Image: Office workers head for a train station in Tokyo
Shizuo Kambayashi  /  AP
For once-confident Japan, 2010 may well mark a symbolic milestone in its slide from economic giant to what experts see as its likely destiny: a second-tier power with some standout companies but limited global influence.
By
updated 12/28/2010 7:44:14 AM ET 2010-12-28T12:44:14

Japan has been overtaken by China as the world's No. 2 economy. Its flagship company, Toyota, recalled more than 10 million vehicles in an embarrassing safety crisis. Its fourth prime minister resigned in three years, and the government remains unable to jolt an economy entering its third decade of stagnation.

For once-confident Japan, 2010 may well mark a symbolic milestone in its slide from economic giant to what experts see as its likely destiny: a second-tier power with some standout companies but limited global influence.

As Japanese drink up at year-end parties known as "bonen-kai," or "forget-the-year gatherings," this is one many will be happy to forget.

Problem is, there's little to look forward to. With a rapidly aging population, bulging national debt, political gridlock and a risk-averse culture slow to embrace change, Japan's prospects aren't promising.

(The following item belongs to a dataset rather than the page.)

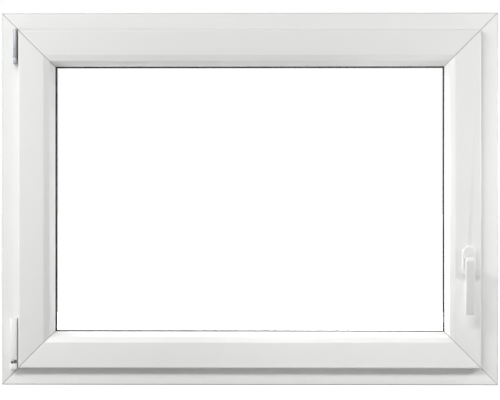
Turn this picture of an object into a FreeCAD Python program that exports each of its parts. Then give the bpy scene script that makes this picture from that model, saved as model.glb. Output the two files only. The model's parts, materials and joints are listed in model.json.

And a tense, high-seas spat with China has intensified fears of its neighbor as a military as well as economic threat.

A few optimists hope Japan can harness its strength in technology and its "Cool Japan" cultural appeal — from fashion and art to "anime" cartoons. The country needs to shed its reliance on manufacturing, they argue, and find new growth areas such as green energy, software engineering and health care for its elderly.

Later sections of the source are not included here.